■ **Set problem**
Transcribe word for word only the span whose first line is the one with "make_tank_shell()" and whose last line is the one with "depsgraph = bpy.context.evaluated_depsgraph_get()"; both of those lines belong to it.
⟨
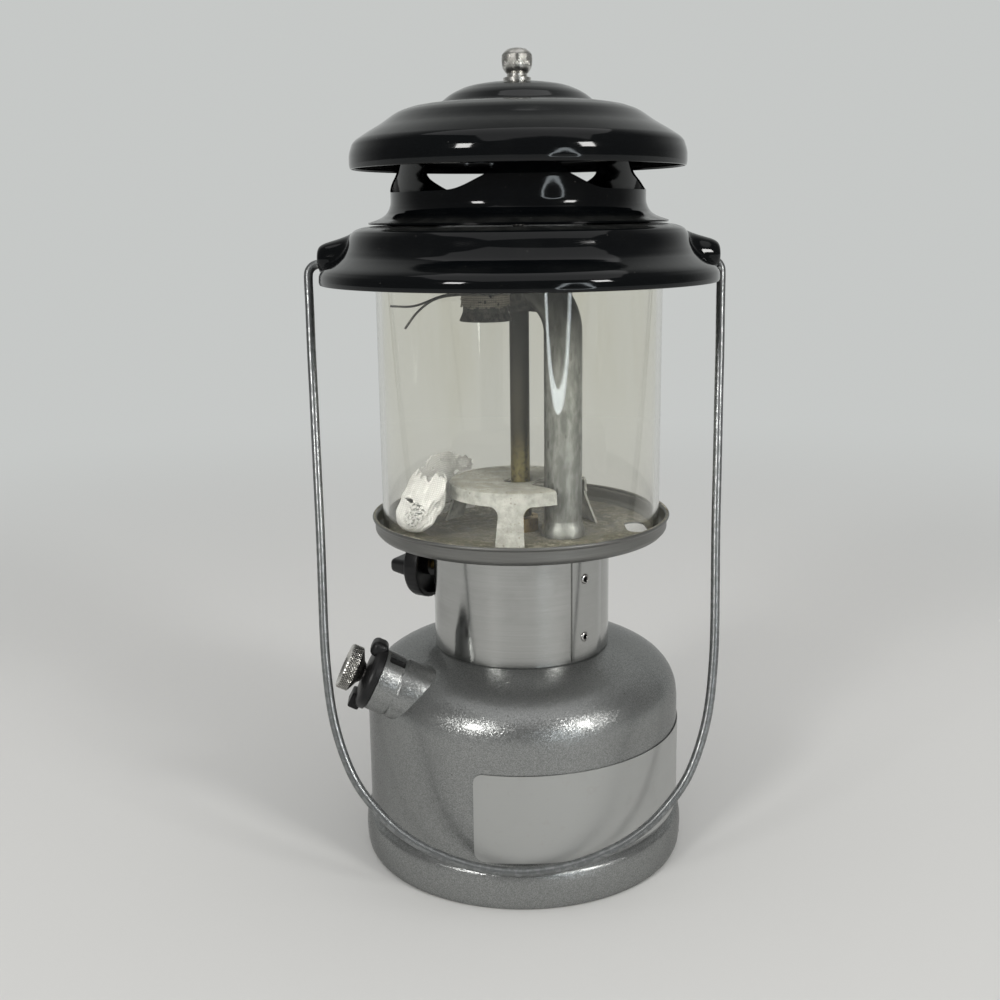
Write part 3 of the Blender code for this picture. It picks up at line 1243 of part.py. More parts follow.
def make_ball_nut():
    low = NUT_BOTTOM
    shares = ((0.0, 1.0), (0.66, 0.99), (0.83, 0.9), (0.97, 0.78), (1.0, 0.54), (0.93, 0.36), (0.74, 0.24),
              (0.7, 0.13), (0.86, 0.0))
    outline = [(NUT_RADIUS * r, low + NUT_HEIGHT * z) for r, z in shares]
    outline += [(NUT_BORE, low), (NUT_BORE, low + NUT_BORE_DEPTH), (0, low + NUT_BORE_DEPTH)]
    return turned("ball_nut", outline, MATERIALS["chrome"], steps=20)


BAIL_SHARES = (
    (0.995, 0.06), (0.985, 0.15), (0.965, 0.3), (0.945, 0.45), (0.93, 0.6), (0.915, 0.68), (0.88, 0.76),
    (0.80, 0.84), (0.69, 0.895), (0.55, 0.94), (0.38, 0.972), (0.2, 0.992), (0.0, 1.0),
)


def bail_path():
    """Half of the bail in its own plane as (across, down), from inside the ear to the middle."""
    tip = EAR_FACE - BAIL_TIP
    corner = [(tip, 0.0), ((tip + BAIL_HALF - BAIL_CORNER) / 2, 0.0)]
    for index in range(4):
        angle = deg(90) * index / 3
        corner.append((BAIL_HALF - BAIL_CORNER * (1 - math.sin(angle)), BAIL_CORNER * (1 - math.cos(angle))))
    controls = [corner[-1]] + [(BAIL_HALF * x, BAIL_DROP * d) for x, d in BAIL_SHARES]
    return corner, smooth_line(controls, 2)


def smooth_line(controls, pieces):
    """Catmull-Rom points through controls; the last one is kept."""
    padded = [controls[0]] + list(controls) + [(-controls[-2][0], controls[-2][1])]
    points = []
    for a, b, c, d in zip(padded, padded[1:], padded[2:], padded[3:]):
        for index in range(pieces):
            t = index / pieces
            points.append(tuple(
                0.5 * (2 * q + (r - p) * t + (2 * p - 5 * q + 4 * r - s) * t * t + (3 * q - p - 3 * r + s) * t ** 3)
                for p, q, r, s in zip(a, b, c, d)))
    points.append(controls[-1])
    return points


def make_bail():
    corner, run = bail_path()
    half = corner[:-1] + run
    left = [(-x, d) for x, d in half]
    right = half[::-1][1:]
    lean = deg(BAIL_TILT)
    points = [Vector((x, -d * math.sin(lean), -d * math.cos(lean))) for x, d in left + right]
    return wire("bail", points, BAIL_WIRE, MATERIALS["wire"], axis=BAIL_AXIS)


def pump_frame():
    toe, rise = deg(PUMP_TOE), deg(PUMP_ELEVATION)
    out = Vector((-math.cos(rise) * math.cos(toe), -math.cos(rise) * math.sin(toe), math.sin(rise)))
    side = out.cross(Vector((0, 0, 1))).normalized()
    return side, out.cross(side) * -1, out


def filler_frame():
    outward = round_from_front(FILLER_ANGLE, 1.0)
    up = (outward * math.sin(deg(FILLER_TILT)) + Vector((0, 0, math.cos(deg(FILLER_TILT))))).normalized()
    side = up.cross(outward).normalized()
    return side, up.cross(side), up


def valve_frame():
    out = round_from_front(VALVE_ANGLE, 1.0)
    up = Vector((0, 0, 1))
    return up.cross(out), up, out


clear_scene()
PARTS = make_collection(PARTS_NAME)
CUTTERS = make_collection("cutters")
MATERIALS = make_materials()

side, up, out = pump_frame()
pump_mouth = Vector((PUMP_INSET - TANK_RADIUS, -PUMP_FORWARD, SHOULDER_Z + PUMP_RISE))
PUMP_AXIS = make_axis("pump_axis", pump_mouth, (side, up, out))
PLUNGER_AXIS = make_axis("plunger_axis", pump_mouth, (side, up, out))
filler_offset = TANK_RADIUS - FILLER_INSET
filler_foot = round_from_front(FILLER_ANGLE, filler_offset) + Vector((0, 0, dome_height(filler_offset)))
FILLER_AXIS = make_axis("filler_axis", filler_foot, filler_frame())
VALVE_AXIS = make_axis("valve_axis", Vector((0, 0, VALVE_HEIGHT)), valve_frame())
BAIL_AXIS = make_axis("bail_axis", Vector((0, 0, PIVOT_Z)))
DOME_CUTTER = make_dome_cutter()

make_tank_shell()
make_tank_base()
make_tank_plate()
make_pump_housing()
make_pump_barrel()
make_pump_cap()
make_pump_rod()
make_pump_knob()
make_pump_cup()
make_cup_nut()
make_check_valve()
make_air_stem()
make_filler_neck()
make_filler_gasket()
make_filler_cap()
make_collar()
make_rivets()
make_valve_body()
make_packing_nut()
make_valve_stem()
make_control_knob()
make_knob_screw()
make_pickup_tube()
make_tray()
make_jam_nut()
make_heat_shield()
make_air_tube()
make_generator()
make_gas_tip()
make_cleaning_needle()
make_manifold()
make_burner_caps()
make_burner_screens()
make_mantle_remnants()
make_mantle_clip()
make_mantle_scraps()
make_globe()
make_inner_baffle()
make_skirt()
make_neck()
make_canopy()
make_stud()
make_ball_nut()
make_bail()
print("Pieces:", sum(1 for obj in PARTS.objects if obj.type != "EMPTY"))
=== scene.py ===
# %% [markdown]
# # A dual fuel camping lantern
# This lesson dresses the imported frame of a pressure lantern: a painted tank with a pump, a bare collar,
# a tray with a heat shield and the burner parts, a glass globe, an enamelled hood and a wire bail.
# The frame is loaded first. Every new piece is then made in the frame's own place, rides on one of its
# bodies, and stands for the plain solid that it hides.

# %% Load the frame
import math
import bmesh
import bpy
from mathutils import Matrix, Vector, noise


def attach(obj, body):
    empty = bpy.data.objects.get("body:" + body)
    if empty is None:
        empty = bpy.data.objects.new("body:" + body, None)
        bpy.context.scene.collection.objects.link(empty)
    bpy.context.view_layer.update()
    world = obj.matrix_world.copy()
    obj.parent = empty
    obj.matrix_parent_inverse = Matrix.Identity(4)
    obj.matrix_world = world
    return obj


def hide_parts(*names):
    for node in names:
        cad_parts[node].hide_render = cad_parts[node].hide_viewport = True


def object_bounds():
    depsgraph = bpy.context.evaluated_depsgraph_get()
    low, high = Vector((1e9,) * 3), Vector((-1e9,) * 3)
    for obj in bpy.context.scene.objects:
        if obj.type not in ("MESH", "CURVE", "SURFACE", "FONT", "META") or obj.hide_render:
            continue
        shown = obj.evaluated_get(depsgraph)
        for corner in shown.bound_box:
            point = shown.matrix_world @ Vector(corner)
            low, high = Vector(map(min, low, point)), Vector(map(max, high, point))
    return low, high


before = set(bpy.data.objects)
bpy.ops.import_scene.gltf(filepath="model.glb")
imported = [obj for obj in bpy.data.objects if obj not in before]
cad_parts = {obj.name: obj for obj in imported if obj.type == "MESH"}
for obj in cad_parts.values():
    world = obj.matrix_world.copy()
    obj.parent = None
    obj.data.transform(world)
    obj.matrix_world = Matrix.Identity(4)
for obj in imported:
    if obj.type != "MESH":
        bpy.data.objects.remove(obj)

MM = 0.001
TURN = math.tau
cad_box = [[float(c) for c in corner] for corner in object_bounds()]
print("CAD box in mm:", [[round(c / MM, 1) for c in corner] for corner in cad_box])

# %% [markdown]
# ## The camera
# The photograph was taken from a little above the tank's shoulder, at arm's length. The lens was found
# from how fast the rings of the hood, tray and foot flatten from top to bottom, which a long lens does
# slowly and a short lens fast. The camera looks down by 13 degrees and leans by less than one degree.

# %% Place the camera
PHOTO_PIXELS = 1000
FOCAL_PIXELS = 1238
LOOKS_DOWN = math.radians(12.96)
LEAN = math.radians(-0.7)
CAMERA_AT = Vector((-0.0093, -0.5446, 0.2871))

lens = bpy.data.cameras.new("photo_camera")
lens.sensor_width = 36
lens.lens = FOCAL_PIXELS * lens.sensor_width / PHOTO_PIXELS
lens.clip_start = 0.02
lens.clip_end = 60
camera = bpy.data.objects.new("photo_camera", lens)
bpy.context.scene.collection.objects.link(camera)
camera.matrix_world = (
    Matrix.Translation(CAMERA_AT)
    @ Matrix.Rotation(math.radians(90) - LOOKS_DOWN, 4, "X")
    @ Matrix.Rotation(LEAN, 4, "Z"))
bpy.context.scene.camera = camera
print("camera:", round(lens.lens, 2), "mm lens, at", [round(c / MM) for c in CAMERA_AT], "mm")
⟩
■ **Completed exercise**
make_tank_shell()
make_tank_base()
make_tank_plate()
make_pump_housing()
make_pump_barrel()
make_pump_cap()
make_pump_rod()
make_pump_knob()
make_pump_cup()
make_cup_nut()
make_check_valve()
make_air_stem()
make_filler_neck()
make_filler_gasket()
make_filler_cap()
make_collar()
make_rivets()
make_valve_body()
make_packing_nut()
make_valve_stem()
make_control_knob()
make_knob_screw()
make_pickup_tube()
make_tray()
make_jam_nut()
make_heat_shield()
make_air_tube()
make_generator()
make_gas_tip()
make_cleaning_needle()
make_manifold()
make_burner_caps()
make_burner_screens()
make_mantle_remnants()
make_mantle_clip()
make_mantle_scraps()
make_globe()
make_inner_baffle()
make_skirt()
make_neck()
make_canopy()
make_stud()
make_ball_nut()
make_bail()
print("Pieces:", sum(1 for obj in PARTS.objects if obj.type != "EMPTY"))
=== scene.py ===
# %% [markdown]
# # A dual fuel camping lantern
# This lesson dresses the imported frame of a pressure lantern: a painted tank with a pump, a bare collar,
# a tray with a heat shield and the burner parts, a glass globe, an enamelled hood and a wire bail.
# The frame is loaded first. Every new piece is then made in the frame's own place, rides on one of its
# bodies, and stands for the plain solid that it hides.

# %% Load the frame
import math
import bmesh
import bpy
from mathutils import Matrix, Vector, noise


def attach(obj, body):
    empty = bpy.data.objects.get("body:" + body)
    if empty is None:
        empty = bpy.data.objects.new("body:" + body, None)
        bpy.context.scene.collection.objects.link(empty)
    bpy.context.view_layer.update()
    world = obj.matrix_world.copy()
    obj.parent = empty
    obj.matrix_parent_inverse = Matrix.Identity(4)
    obj.matrix_world = world
    return obj


def hide_parts(*names):
    for node in names:
        cad_parts[node].hide_render = cad_parts[node].hide_viewport = True


def object_bounds():
    depsgraph = bpy.context.evaluated_depsgraph_get()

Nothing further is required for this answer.